Moss offered a message in the same manner as Martin Luther King Jr. when he spoke at the church in September 1960. While King read an open letter by Paul addressed to Christian churches, Moss relayed the Old Testament prophet Micah.

“As I once uttered to the ancestral children of Israel, I speak to you: What does the Lord require of you, who occupy space in these not-yet United States of America?” Moss channeled.

Through Moss, Micah put forward whether God would be pleased by the market’s “golden calves,” taxing the poor to relieve the rich, disparities in incarceration among the poor and people of color and privatization of prisons. He found hypocrisy, as he saw it, in the guise of those notions of freedom.

He declared that a corrupt nature exists in the nation’s “civic soul.” This is as he criticized the “totality” of its history not being taught, and of an irony in extolling freedom with slavery still resonating in the background.

“Phonetically, policymakers have subconsciously mispronounced the word, and allowed a double entendre every time they speak the word ‘justice’ in civic discourse, because they’re saying, ‘Just us,’” Moss iterated.

He related that theology has, in the words of King, become the taillight and not the headlight. This is as the nation has become a capitalistic one, “that likes wearing ecclesiastical garments.”

To do justice, Micah provided, means truth-telling from people of all walks of life, origins and professions.
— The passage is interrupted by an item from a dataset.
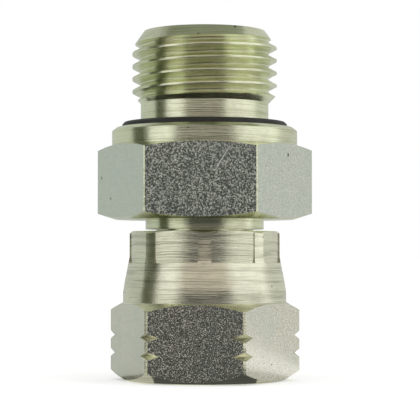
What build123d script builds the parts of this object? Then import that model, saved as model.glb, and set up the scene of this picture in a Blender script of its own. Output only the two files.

Part of this, he stipulated, is seeing that humility and hubris cannot occupy the same space together.

“One must understand that humility is not humiliation,” Micah stated through Moss. “Humility sets us free, to do what is important in the space that God calls us to walk. Humility removes the space for -isms, and counters this work so that God can work.”

As spoken through Moss, Micah, as “a resident of heaven still looking down,” tasked that the Lord requires all Christians to act justly, to love mercy and to walk humbly with God.